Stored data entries
..............................

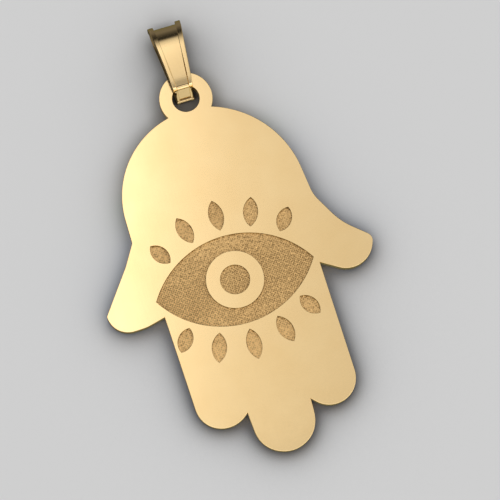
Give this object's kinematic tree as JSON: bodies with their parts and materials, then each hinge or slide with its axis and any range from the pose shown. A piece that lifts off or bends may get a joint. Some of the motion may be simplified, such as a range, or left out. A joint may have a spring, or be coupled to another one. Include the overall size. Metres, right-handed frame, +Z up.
{
  "type": "hamsa pendant",
  "caption": "Flat gold hamsa hand pendant with an engraved, stippled eye with rays, its own ring and a tapered folded bail for a chain.",
  "frame": {"origin": "middle of the pendant's box, on the surface it lies on", "axes": "+Z up out of the engraved face, +Y from the fingertips towards the bail, +X to the right when the face is seen with the bail at the top"},
  "size_m": [0.0176, 0.0288, 0.0024],
  "materials": {
    "plate_gold": "polished yellow gold, the eye's recess finely stippled",
    "bail_gold": "polished yellow gold"
  },
  "bodies": {
    "root": {"hamsa_plate": "plate_gold", "bail": "bail_gold"}
  },
  "joints": []
}
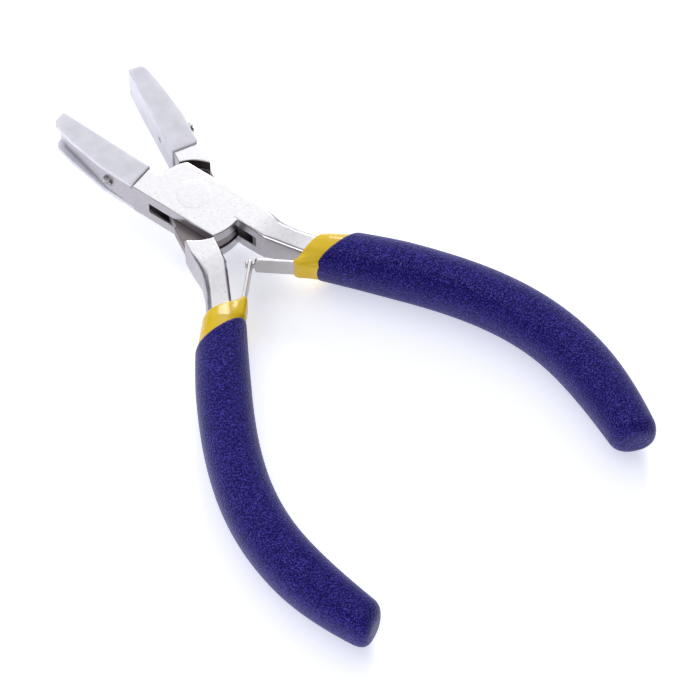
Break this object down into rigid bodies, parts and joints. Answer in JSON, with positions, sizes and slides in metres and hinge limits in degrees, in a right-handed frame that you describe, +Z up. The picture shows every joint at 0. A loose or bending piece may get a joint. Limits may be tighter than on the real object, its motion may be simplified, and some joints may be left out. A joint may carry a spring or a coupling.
{
  "type": "nylon jaw pliers",
  "caption": "Box-joint hand pliers with flat nylon jaw pads, a double-leaf return spring and bowed, double-dipped handles.",
  "frame": {"origin": "on the pivot axis, at the underside of the box joint", "axes": "+Y towards the jaws, +X to the side of the slotted half's handle, +Z up along the pivot axis; the tool lies flat, open at rest"},
  "size_m": [0.0834, 0.1312, 0.012],
  "materials": {
    "steel": "satin nickel-plated forged steel, fine pits and polishing grain",
    "rivet_steel": "ground flush steel",
    "nylon": "milky translucent moulded nylon",
    "screw_steel": "small plated steel screw",
    "spring_steel": "rolled spring steel strip with bright edges",
    "yellow_vinyl": "smooth glossy first dip",
    "blue_vinyl": "soft dark indigo second dip with a fine pebbled grain"
  },
  "bodies": {
    "slot_half": {"slot_half": "steel", "pivot_rivet": "rivet_steel", "left_jaw_pad": "nylon", "left_pad_screw": "screw_steel", "right_spring_rivet": "rivet_steel", "right_under_dip": "yellow_vinyl", "right_grip": "blue_vinyl"},
    "tongue_half": {"tongue_half": "steel", "right_jaw_pad": "nylon", "right_pad_screw": "screw_steel", "left_spring_rivet": "rivet_steel", "left_under_dip": "yellow_vinyl", "left_grip": "blue_vinyl"},
    "right_spring": {"right_spring_leaf": "spring_steel"},
    "left_spring": {"left_spring_leaf": "spring_steel"}
  },
  "joints": [
    {"name": "jaw_pivot", "type": "hinge", "parent": "slot_half", "child": "tongue_half", "pos_m": [0, 0, 0], "axis": [0, 0, 1], "range_deg": [0, 28], "stiffness_Nm_per_rad": 0.8, "springref_deg": -9.74},
    {"name": "right_leaf_bend", "type": "hinge", "parent": "slot_half", "child": "right_spring", "pos_m": [0.00639, -0.02417, 0.0042], "axis": [0, 0, 1], "range_deg": [-34, 0], "deforming": ["right_spring_leaf"]},
    {"name": "left_leaf_bend", "type": "hinge", "parent": "tongue_half", "child": "left_spring", "pos_m": [-0.00639, -0.02417, 0.0042], "axis": [0, 0, 1], "range_deg": [0, 34], "deforming": ["left_spring_leaf"]}
  ],
  "couplings": [
    {"joint": "right_leaf_bend", "follows": "jaw_pivot", "ratio": -1.19},
    {"joint": "left_leaf_bend", "follows": "jaw_pivot", "ratio": 1.19}
  ]
}
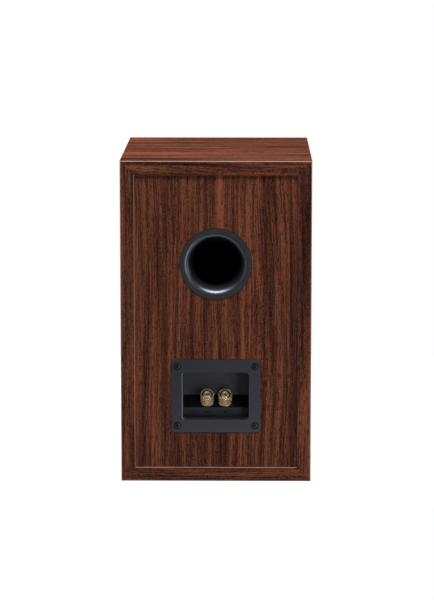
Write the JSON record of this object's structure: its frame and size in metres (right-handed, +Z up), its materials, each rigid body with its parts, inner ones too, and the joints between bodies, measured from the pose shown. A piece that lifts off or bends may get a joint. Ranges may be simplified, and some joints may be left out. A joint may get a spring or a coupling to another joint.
{
  "type": "bookshelf speaker",
  "caption": "Two-way bookshelf speaker: mitred wood-veneer cabinet, rear bass port, recessed rear terminal cup with slanted binding posts, black cloth grille that pulls off.",
  "frame": {"origin": "middle of the footprint, on the surface that the cabinet stands on", "axes": "+Z up; the grille faces -Y and the terminals face +Y; +X is the listener's right, looking at the grille"},
  "size_m": [0.2, 0.2602, 0.34],
  "materials": {
    "veneer": "satin walnut veneer",
    "baffle": "black painted board",
    "hardboard": "plain hardboard",
    "wadding": "soft polyester wadding",
    "black_plastic": "satin moulded plastic",
    "cloth": "black knitted grille cloth",
    "gold": "polished gold plate",
    "clear_plastic": "clear polished plastic",
    "red_plastic": "red moulded plastic",
    "black_ring": "black moulded plastic",
    "black_steel": "black coated steel",
    "zinc_steel": "zinc plated",
    "ferrite": "sintered ferrite",
    "rubber": "matt rubber",
    "cone_paper": "coated paper pulp",
    "spider_cloth": "resin-dipped cloth",
    "dome_silk": "coated silk",
    "copper": "enamelled copper wire",
    "film": "plain film wrap",
    "cable": "soft insulation"
  },
  "bodies": {
    "cabinet": {"bottom_panel": "veneer", "right_side_panel": "veneer", "top_panel": "veneer", "left_side_panel": "veneer", "front_baffle": "baffle", "rear_panel": "veneer", "damping_lining": "wadding", "port_tube": "black_plastic", "terminal_cup": "black_plastic", "terminal_cup_screw_1": "black_steel", "terminal_cup_screw_2": "black_steel", "terminal_cup_screw_3": "black_steel", "terminal_cup_screw_4": "black_steel", "positive_post_stud": "gold", "positive_post_back_nut": "zinc_steel", "negative_post_stud": "gold", "negative_post_back_nut": "zinc_steel", "woofer_basket": "black_steel", "woofer_surround": "rubber", "woofer_spider": "spider_cloth", "woofer_top_plate": "zinc_steel", "woofer_magnet": "ferrite", "woofer_yoke": "zinc_steel", "woofer_screw_1": "black_steel", "woofer_screw_2": "black_steel", "woofer_screw_3": "black_steel", "woofer_screw_4": "black_steel", "tweeter_faceplate": "black_plastic", "tweeter_top_plate": "zinc_steel", "tweeter_magnet": "ferrite", "tweeter_yoke": "zinc_steel", "tweeter_screw_1": "black_steel", "tweeter_screw_2": "black_steel", "tweeter_screw_3": "black_steel", "crossover_board": "hardboard", "woofer_inductor": "copper", "tweeter_inductor": "copper", "tweeter_capacitor": "film", "input_lead": "cable", "woofer_lead": "cable", "tweeter_lead": "cable", "grille_socket_1": "rubber", "grille_socket_2": "rubber", "grille_socket_3": "rubber", "grille_socket_4": "rubber"},
    "grille": {"grille_frame": "black_plastic", "grille_cloth": "cloth"},
    "woofer_diaphragm": {"woofer_cone": "cone_paper", "woofer_dust_cap": "cone_paper", "woofer_voice_coil": "copper"},
    "tweeter_diaphragm": {"tweeter_dome": "dome_silk", "tweeter_voice_coil": "copper"},
    "positive_clamp": {"positive_post_clamp_washer": "gold"},
    "positive_thumb_nut": {"positive_post_thumb_cap": "clear_plastic", "positive_post_cap_insert": "gold", "positive_post_colour_ring": "red_plastic"},
    "negative_clamp": {"negative_post_clamp_washer": "gold"},
    "negative_thumb_nut": {"negative_post_thumb_cap": "clear_plastic", "negative_post_cap_insert": "gold", "negative_post_colour_ring": "black_ring"}
  },
  "joints": [
    {"name": "grille_pull", "type": "slide", "parent": "cabinet", "child": "grille", "axis": [0, -1, 0], "range_m": [0, 0.03]},
    {"name": "woofer_cone_travel", "type": "slide", "parent": "cabinet", "child": "woofer_diaphragm", "axis": [0, -1, 0], "range_m": [-0.005, 0.005], "stiffness_N_per_m": 1000, "deforming": ["woofer_surround", "woofer_spider"]},
    {"name": "tweeter_dome_travel", "type": "slide", "parent": "cabinet", "child": "tweeter_diaphragm", "axis": [0, -1, 0], "range_m": [-0.0003, 0.0003], "stiffness_N_per_m": 200, "deforming": ["tweeter_dome"]},
    {"name": "positive_post_lift", "type": "slide", "parent": "cabinet", "child": "positive_clamp", "axis": [0, 0.7071, 0.7071], "range_m": [0, 0.006]},
    {"name": "positive_post_turn", "type": "hinge", "parent": "positive_clamp", "child": "positive_thumb_nut", "pos_m": [-0.0095, 0.10615, 0.08158], "axis": [0, 0.7071, 0.7071], "range_deg": [0, 2160]},
    {"name": "negative_post_lift", "type": "slide", "parent": "cabinet", "child": "negative_clamp", "axis": [0, 0.7071, 0.7071], "range_m": [0, 0.006]},
    {"name": "negative_post_turn", "type": "hinge", "parent": "negative_clamp", "child": "negative_thumb_nut", "pos_m": [0.0095, 0.10615, 0.08158], "axis": [0, 0.7071, 0.7071], "range_deg": [0, 2160]}
  ],
  "couplings": [
    {"joint": "positive_post_lift", "follows": "positive_post_turn", "m_per_rad": 0.00015915},
    {"joint": "negative_post_lift", "follows": "negative_post_turn", "m_per_rad": 0.00015915}
  ]
}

..............................

Aim >> Tally how many lines in the material above hold the word "JSON". Write only that number.

Result of the task >> 3